Everybody loves quality, or so they say. People want to buy high-quality goods; they want their children to get a quality education; when they buy tickets they hope they will attend a quality event. But though the word is bandied about regularly–and let’s be honest, we all have some notion of what quality means–nailing down a firm definition is a little bit elusive. Is quality just in the eyes of the beholder? We know quality when we see it?

 

Defining data quality is just as tricky as defining quality in general, but the stakes are higher. While you and I can disagree if some piece of art is high quality or not – if companies work with low-quality data, there will be problems and more than likely, big problems. 

 

According to an interesting report published by Capgemini, data quality has five dimensions. The first dimension is completeness. For data to be complete, that means no expected fields associated with the data are missing. For example, high quality address data will include everything associated with an address, including a correct ZIP code.

 

The second dimension of data quality is that the data conforms to the appropriate standards. The reason this dimension is so important is that most data is shared among many users.
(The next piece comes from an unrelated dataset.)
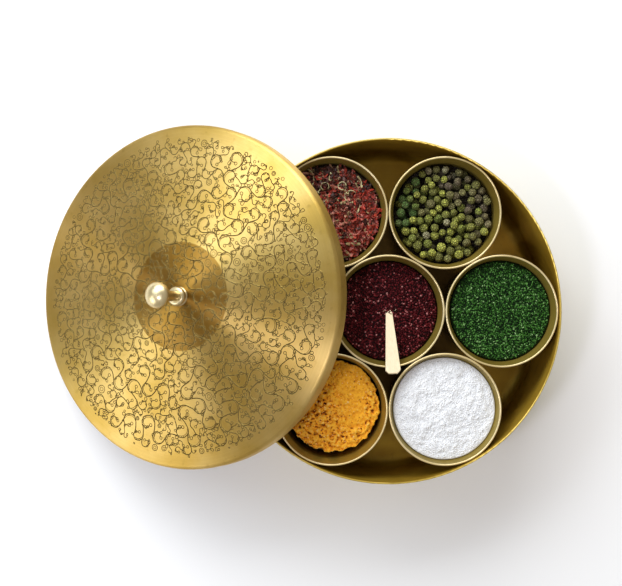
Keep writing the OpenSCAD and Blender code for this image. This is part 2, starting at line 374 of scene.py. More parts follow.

If the data does not conform to standards, it cannot be easily used by all the parties who may need to use it.  

 

Adhering to standards, in this definition, is followed by internal consistency, accuracy and a time-stamp that clearly defined the period within which the data is valid.

 

Those five dimensions are not the only way to define data quality. Some people suggest data quality is measured by how well it represents the real-world construct to which it refers. But those five dimensions suggest one useful way to thinking about and measuring data quality.